Le roman de 1830 (réédition de 1950), p. 64.
– À quoi sert un glorieux destin s’il est modeste, toujours tourné vers le passé ? Il ne se justifie que s’il se réalise en grandeur, en puissance, en action !
Une part de ces mots avait en Jean-Lothaire une résonance heureuse. Mais il devinait bien que son fils s’éloignait encore. Il feignit de ne pas le sentir. […]
– Plus haut et plus profond que nous, mon Philippe, c’est […] la conservation bien vivante et visible, indéracinable, indestructible tant que nous sommes là, d’une conception nécessaire des pays d’Entre-deux, sans laquelle quelque chose, quelque chose d’essentiel, manquerait à l’Europe.
Le prince d’Olzheim, p. 55-56.
Ceux qui veulent dégager l’esprit de l’Europe sans retourner (au sens historique et même géographique de ce mot) aux sources de cet esprit, risquent de se tromper de la plus dangereuse façon.
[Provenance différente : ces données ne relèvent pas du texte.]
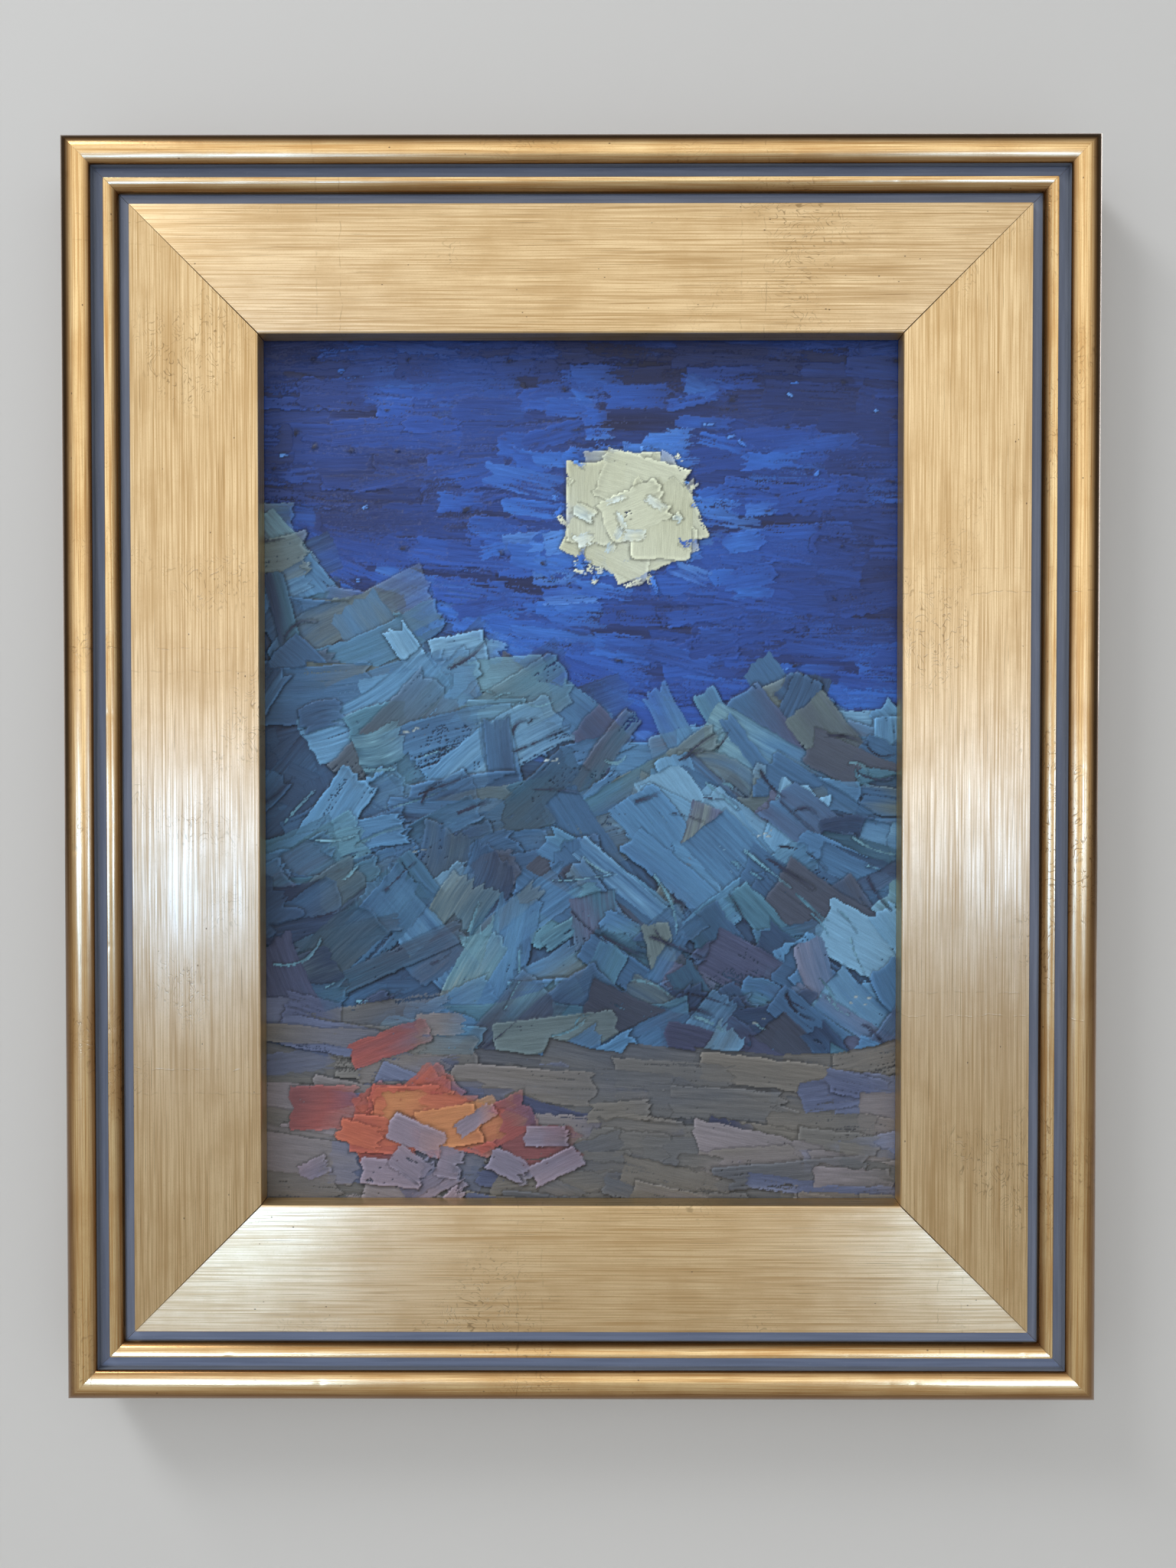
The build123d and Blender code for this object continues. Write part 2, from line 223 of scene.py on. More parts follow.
def relief_slab(grid, flat_y):
    """Points and faces of a closed slab: a relief given as a grid of points, over a flat side at flat_y.

    The relief faces -y when the grid's x grows along its rows, and +y when it shrinks.
    """
    rows, columns = grid.shape[:2]
    index = np.arange(rows * columns).reshape(rows, columns)
    quads = np.stack([index[:-1, :-1], index[:-1, 1:], index[1:, 1:], index[1:, :-1]], -1)
    faces = [tuple(quad) for quad in quads.reshape(-1, 4).tolist()]
    edge = np.concatenate([index[0, :-1], index[:-1, -1], index[-1, :0:-1], index[:0:-1, 0]]).tolist()
    relief = grid.reshape(-1, 3)
    flat = relief[edge].copy()
    flat[:, 1] = flat_y
    first, count = len(relief), len(edge)
    for i in range(count):
        j = (i + 1) % count
        faces.append((edge[j], edge[i], first + i, first + j))

    # the flat side is made of strips from side to side, one for each row
    left_side = [first] + [first + count - i for i in range(1, rows)]
    right_side = [first + columns - 1 + i for i in range(rows)]
    bottom = [first + i for i in range(columns - 1, -1, -1)]
    top = [first + i for i in range(columns + rows - 2, 2 * columns + rows - 2)]
    faces.append((*bottom, left_side[1], right_side[1]))
    for i in range(1, rows - 2):
        faces.append((right_side[i], left_side[i], left_side[i + 1], right_side[i + 1]))
    faces.append((right_side[-2], left_side[-2], *top[::-1]))
    return np.concatenate([relief, flat]), faces


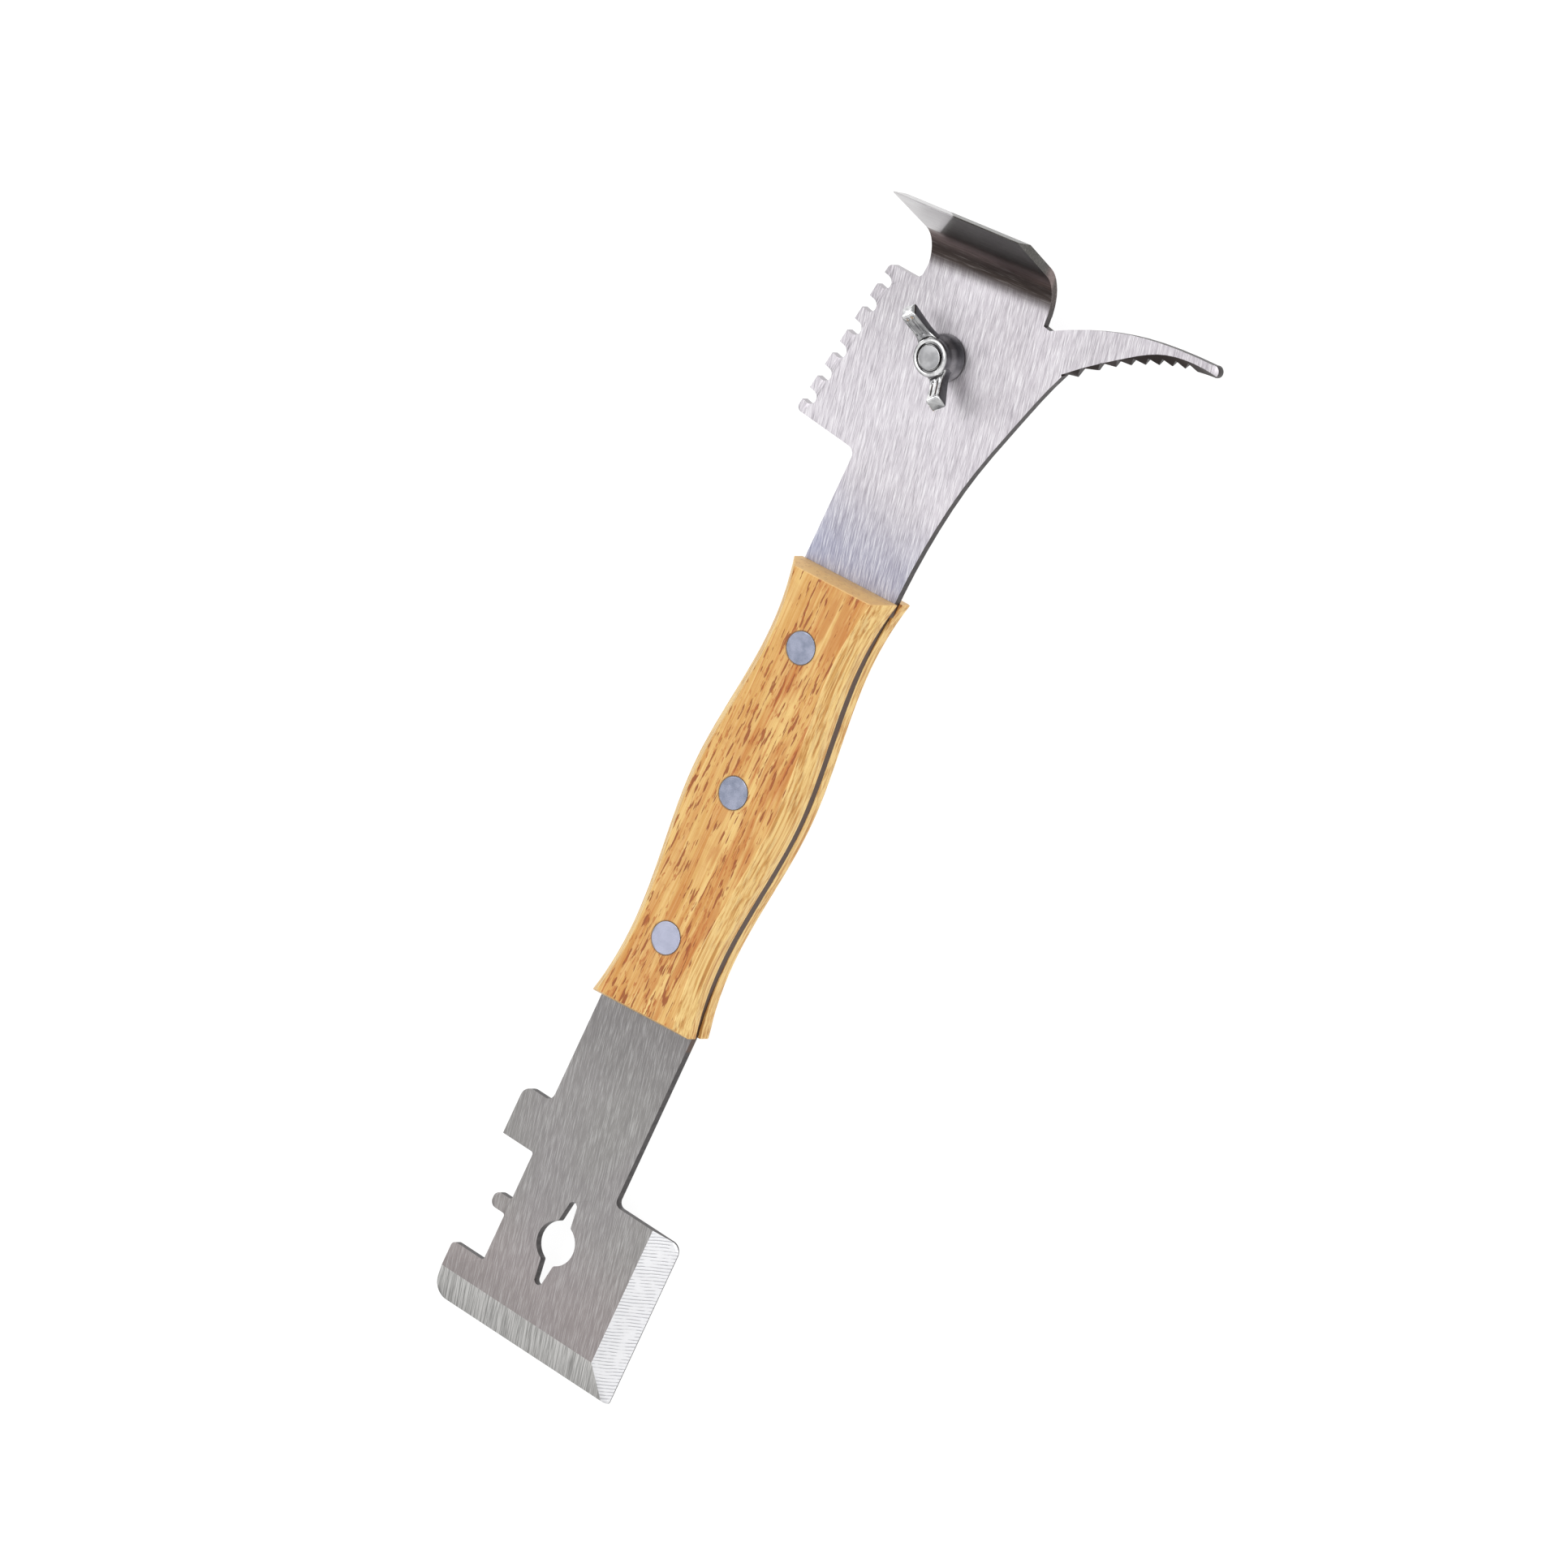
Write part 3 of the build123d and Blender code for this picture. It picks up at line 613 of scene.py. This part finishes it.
def revolve_rows(rows):
    """Rings of a turned shape. A row is (radius, height) or a function of the angle that gives both."""
    mesh = bmesh.new()
    rings = []
    for row in rows:
        ring = []
        for step in range(TURN_STEPS):
            turn = 2 * math.pi * step / TURN_STEPS
            radius, height = row(turn) if callable(row) else row
            ring.append(mesh.verts.new((radius * math.cos(turn), radius * math.sin(turn), height)))
        rings.append(ring)
    return mesh, rings


def rounded_corner(quarter, half_wide, half_high, radius):
    """Points round one corner of a rectangle. Half sizes are to the corner's own centre."""
    side = 1 if quarter in (0, 3) else -1
    rise = 1 if quarter in (0, 1) else -1
    points = []
    for step in range(CORNER_STEPS + 1):
        angle = math.pi / 2 * (quarter + step / CORNER_STEPS)
        across = side * half_wide + radius * math.cos(angle)
        up = rise * half_high + radius * math.sin(angle)
        points.append((across, up))
    return points


def join_rings(mesh, first, second):
    """Quads between two rings."""
    count = len(first)
    for step in range(count):
        following = (step + 1) % count
        mesh.faces.new((first[step], first[following], second[following], second[step]))


def cap(mesh, ring):
    """Close a ring with a fan round its middle."""
    middle = mesh.verts.new(sum((vert.co for vert in ring), Vector()) / len(ring))
    for step, vert in enumerate(ring):
        mesh.faces.new((middle, vert, ring[(step + 1) % len(ring)]))


def skin(mesh, rings, looped=False):
    """Close a set of rings: by a fan at each end, or, if looped, from the last ring to the first."""
    for first, second in zip(rings, rings[1:]):
        join_rings(mesh, first, second)
    if looped:
        join_rings(mesh, rings[-1], rings[0])
    else:
        cap(mesh, rings[0])
        cap(mesh, rings[-1])


def link_piece(name, data):
    """An object of a mesh, put in the scene."""
    piece = bpy.data.objects.new(name, data)
    bpy.context.scene.collection.objects.link(piece)
    return piece


def make_piece(name, mesh):
    """Turn a mesh drawn in millimetres round the clamp's axis into an object in the row frame."""
    bmesh.ops.recalc_face_normals(mesh, faces=mesh.faces)
    bmesh.ops.scale(mesh, vec=(MM, MM, MM), verts=mesh.verts)
    bmesh.ops.translate(mesh, vec=(AXIS_X, AXIS_Y, 0), verts=mesh.verts)
    for face in mesh.faces:
        face.smooth = True
    for edge in mesh.edges:
        if len(edge.link_faces) == 2 and edge.calc_face_angle() > SMOOTH_ANGLE:
            edge.smooth = False
    data = bpy.data.meshes.new(name)
    mesh.to_mesh(data)
    mesh.free()
    return link_piece(name, data)


def bolt_shank():
    """Threaded shank from inside the square neck to the cut end."""
    rows = [(BOLT_ROOT, FRONT - SHANK_IN_NECK)]
    count = round((BOLT_TOP - SHANK_PLAIN_END - FRONT) / PITCH * PITCH_STEPS)
    for step in range(count + 1):
        runout = min(1.0, step / PITCH_STEPS)
        crest = BOLT_ROOT + (BOLT_CREST - BOLT_ROOT) * runout
        rows.append(thread_row(FRONT + step * PITCH / PITCH_STEPS, BOLT_ROOT, crest))
    rows += [(BOLT_ROOT - inset, BOLT_TOP - depth) for inset, depth in TIP_ROWS]
    rows.append((BOLT_ROOT * 0.5, BOLT_TOP))
    mesh, rings = revolve_rows(rows)
    skin(mesh, rings)
    return make_piece("bolt_shank", mesh)


def bolt_head():
    """Low dome under the blade with a rolled rim and a shallow dimple from the heading tool."""
    top = BACK - HEAD_GAP
    dome = top - HEAD_RIM - BOLT_BOTTOM
    rows = [(HEAD_RADIUS * share, BOLT_BOTTOM + depth) for share, depth in DIMPLE_ROWS]
    for step in range(1, DOME_STEPS + 1):
        lean = math.radians(DOME_START + (90 - DOME_START) * step / DOME_STEPS)
        rows.append((HEAD_RADIUS * math.sin(lean), BOLT_BOTTOM + dome * (1 - math.cos(lean))))
    rows += [(HEAD_RADIUS - inset, top - depth) for inset, depth in HEAD_RIM_ROWS]
    rows.append((HEAD_RADIUS * 0.5, top))
    mesh, rings = revolve_rows(rows)
    skin(mesh, rings)
    return make_piece("bolt_head", mesh)


def bolt_neck():
    """Square neck that keeps the bolt from turning, with rounded corners and a broken top edge."""
    high = FRONT - NECK_SUNK
    centre = NECK_HALF - NECK_CORNER
    rows = [(0, BACK - NECK_IN_HEAD)]
    rows += [(inset, high - depth) for inset, depth in NECK_TOP_ROWS]
    mesh = bmesh.new()
    rings = []
    for inset, height in rows:
        ring = []
        for quarter in range(4):
            for across, up in rounded_corner(quarter, centre, centre, NECK_CORNER - inset):
                ring.append(mesh.verts.new((across, up, height)))
        rings.append(ring)
    skin(mesh, rings)
    return make_piece("bolt_neck", mesh)


def nut_boss():
    """Cast boss: broad rounded foot, narrower collar with a rolled rim, and a tapped hole."""
    rows = [(radius, NUT_FOOT + rise) for radius, rise in BOSS_FOOT + BOSS_COLLAR]
    first = NUT_FOOT + TAPPED_FROM
    last = BOLT_TOP - TAPPED_TO
    count = int((last - first) / PITCH * PITCH_STEPS)
    for step in range(count + 1):
        height = last - step * PITCH / PITCH_STEPS
        rows.append(thread_row(height, BOLT_ROOT + THREAD_GAP, BOLT_CREST + THREAD_GAP))
    rows += [(radius, NUT_FOOT + rise) for radius, rise in HOLE_MOUTH]
    mesh, rings = revolve_rows(rows)
    skin(mesh, rings, looped=True)
    return make_piece("nut_boss", mesh)


def wing_section(share):
    """Upper and lower end of a wing's depth at one share of its length, as (outwards, up)."""
    upper, lower = (root.lerp(tip, share) for root, tip in zip(WING_ROOT, WING_TIP))
    upper.y += WING_FILLET * max(0.0, 1 - share / WING_FILLET_END) ** 2
    return upper, lower


def wing_outline(share, inset, reach):
    """Outline across a wing: rounded corners, with two grooves along its upper side."""
    half = WING_HALF + WING_FLARE * max(0.0, 1 - share / WING_FLARE_END) ** 2 - inset
    radius = min(WING_EDGE, half * 0.5)
    flat = half - radius
    fade_in = clamped((share - GROOVE_START) / GROOVE_FADE_IN)
    fade_out = clamped((GROOVE_END - share) / GROOVE_FADE_OUT)
    groove = GROOVE_DEPTH * fade_in * fade_out
    outline = rounded_corner(0, flat, reach - radius, radius)
    for place, deep in GROOVES:
        outline.append((place * flat / GROOVE_SPAN, reach - deep * groove))
    for quarter in (1, 2, 3):
        outline += rounded_corner(quarter, flat, reach - radius, radius)
    return outline


def wing(turn):
    """One cast wing: rounded bar with two grooves along its upper face and a flat slanted end."""
    rows = [(share, 0) for share in WING_STATIONS]
    rows += WING_END_ROWS
    mesh = bmesh.new()
    rings = []
    for share, inset in rows:
        upper, lower = wing_section(share)
        depth = upper - lower
        along = depth.normalized()
        middle = (upper + lower) / 2
        ring = []
        for out, climb in wing_outline(share, inset, depth.length / 2 - inset):
            point = middle + along * climb
            x = point.x * math.cos(turn) - out * math.sin(turn)
            y = point.x * math.sin(turn) + out * math.cos(turn)
            ring.append(mesh.verts.new((x, y, NUT_FOOT + point.y)))
        rings.append(ring)
    skin(mesh, rings)
    return make_piece("wing", mesh)


def clean_mesh(data):
    """Join points that are as good as one, and drop what is left with no face."""
    mesh = bmesh.new()
    mesh.from_mesh(data)
    bmesh.ops.remove_doubles(mesh, verts=mesh.verts, dist=WELD_GAP)
    bmesh.ops.dissolve_degenerate(mesh, edges=mesh.edges, dist=WELD_GAP)
    loose = [vert for vert in mesh.verts if not vert.link_faces]
    bmesh.ops.delete(mesh, geom=loose, context="VERTS")
    mesh.to_mesh(data)
    mesh.free()


def fuse(name, base, others):
    """One closed piece of a base and the solids that run into it."""
    for other in others:
        union = base.modifiers.new("union", "BOOLEAN")
        union.operation = "UNION"
        union.solver = "EXACT"
        union.object = other
    bpy.context.view_layer.update()
    solid = base.evaluated_get(bpy.context.evaluated_depsgraph_get())
    data = bpy.data.meshes.new_from_object(solid)
    data.name = name
    clean_mesh(data)
    for used in [base, *others]:
        bpy.data.objects.remove(used)
    return link_piece(name, data)


def clamp_piece(piece, node, body):
    """Let a zinc piece stand in for its CAD node and move with its body."""
    dress(piece, zinc_look)
    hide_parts(node)
    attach(piece, body)


nut_piece = fuse("wing_nut_cast", nut_boss(), [wing(WING_TURN), wing(WING_TURN + math.pi)])
clamp_piece(nut_piece, "wing_nut", "nut")
bolt_piece = fuse("carriage_bolt_threaded", bolt_neck(), [bolt_head(), bolt_shank()])
clamp_piece(bolt_piece, "carriage_bolt", "bolt")


# ---------------------------------------------------------------- studio

PHOTO_SIDE = 1932                           # pixels
PIXELS_PER_MM = 5.82
CAMERA_DISTANCE = 12.0
SENSOR = 36.0
ABOUT_RIGHT = Vector((0.4081, -0.7423, -0.5315)).normalized()   # not quite square to VIEW_UP
VIEW_UP = Vector((0.8763, 0.4818, 0.0)).normalized()
VIEW_BACK = ABOUT_RIGHT.cross(VIEW_UP).normalized()
VIEW_RIGHT = VIEW_UP.cross(VIEW_BACK).normalized()
VIEW_CENTRE = Vector((4.56, -4.30, 5.26)) * MM

FLOOR_HALF = 4.0
FLOOR_HEIGHT = -0.0002
FLOOR_GLOW = 0.90
WALL_COLOUR = (0.14, 0.14, 0.145, 1)
CEILING_COLOUR = (1, 1, 1, 1)
CEILING_START = 0.75                        # upward part of a direction
SKY_STRENGTH = 0.95

LIGHT_DISTANCE = 1.6
LIGHTS = (                                  # name, direction, size in metres, power in watts
    ("key", (0.2, 0.3, 1.0), 0.95, 6.4),
    ("fill", (0.1, -1.0, 0.9), 1.0, 8.0),
    ("side", (0.2, 1.0, 0.22), 0.7, 3.0),
)


def studio_camera():
    """The photo's view, from far away with a long lens."""
    data = bpy.data.cameras.new("camera")
    data.sensor_width = SENSOR
    frame_side = PHOTO_SIDE / PIXELS_PER_MM * MM
    data.lens = CAMERA_DISTANCE * SENSOR / frame_side
    data.clip_end = 2 * CAMERA_DISTANCE
    camera = link_piece("camera", data)
    turn = Matrix((VIEW_RIGHT, VIEW_UP, VIEW_BACK)).transposed()
    camera.matrix_world = Matrix.Translation(VIEW_CENTRE + VIEW_BACK * CAMERA_DISTANCE) @ turn.to_4x4()
    bpy.context.scene.camera = camera


def glowing_white():
    """Matt and pale, and glows a little, so that what lies on it casts only faint shadows."""
    s = Shader("floor")
    cloud = s.noise(s.stretched((4, 4, 4)), 2.0)
    s.surface.inputs["Specular IOR Level"].default_value = 0.0
    s.surface.inputs["Emission Color"].default_value = (1, 1, 1, 1)
    s.surface.inputs["Emission Strength"].default_value = FLOOR_GLOW
    return s.finish(s.mix(cloud, linear(120, 120, 120), linear(124, 124, 124)), 0.9)


def floor():
    """A large table top just under the tool."""
    data = bpy.data.meshes.new("floor")
    corners = []
    for side, end in ((-1, -1), (1, -1), (1, 1), (-1, 1)):
        corners.append((side * FLOOR_HALF, end * FLOOR_HALF, FLOOR_HEIGHT))
    data.from_pydata(corners, [], [(0, 1, 2, 3)])
    piece = dress(link_piece("floor", data), glowing_white())


def area_light(name, direction, size, power):
    """A round light that faces the tool from one direction."""
    data = bpy.data.lights.new(name, "AREA")
    data.shape = "DISK"
    data.size = size
    data.energy = power
    light = link_piece(name, data)
    light.location = Vector(direction).normalized() * LIGHT_DISTANCE
    light.rotation_euler = Vector(direction).to_track_quat("Z", "Y").to_euler()


def sky():
    """A white ceiling that falls off to grey walls."""
    world = bpy.data.worlds.new("studio")
    world.use_nodes = True
    tree = world.node_tree
    background = tree.nodes["Background"]
    place = tree.nodes.new("ShaderNodeTexCoord")
    axes = tree.nodes.new("ShaderNodeSeparateXYZ")
    ramp = tree.nodes.new("ShaderNodeValToRGB")
    tree.links.new(place.outputs["Generated"], axes.inputs[0])
    tree.links.new(axes.outputs["Z"], ramp.inputs[0])
    tree.links.new(ramp.outputs[0], background.inputs["Color"])
    wall, ceiling = ramp.color_ramp.elements
    wall.position = 0.0
    wall.color = WALL_COLOUR
    ceiling.position = CEILING_START
    ceiling.color = CEILING_COLOUR
    background.inputs["Strength"].default_value = SKY_STRENGTH
    bpy.context.scene.world = world


studio_camera()
floor()
sky()
for light in LIGHTS:
    area_light(*light)
bpy.context.scene.view_settings.view_transform = "Standard"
L’Europe naturelle, p. 55.
Le hêtre
J’ai levé jusqu’à Dieu ma prière charnelle
Celle qui monte à lui avec cet arbre blanc
Ma main tremble, j’atteins le point sensible et tiède
Où le tronc lisse et dur devient un tendre flanc
Est-il arbre ? Est-il femme ? Et moi, mon Dieu que
Suis-je
Qui sens germer en moi le végétal désir
L’été d’octobre, p. 47.
J’ai fait creuser ma tombe au seuil de la forêt
J’ai fait tailler la dalle et le banc et la croix
J’ai fait planter auprès l’arbre pudique et droit
J’ai tracé le chemin de ronde, tout est prêt.
[…]
J’ai attendu le cerf débouchant du hallier
J’ai entendu son pas sur les feuilles du soir
J’ai confondu sa crainte avec mon haut espoir
J’ai trouvé avec lui la paix du Peuplier.
J’ai accepté la loi suprême du silence
Que remplit le chant plus profond des galaxies,
J’ai oublié l’éclair pour garder l’éclaircie
J’ai redouté l’absence et senti la présence.
Arbres du soir, repris dans Le buisson ardent, p. 155.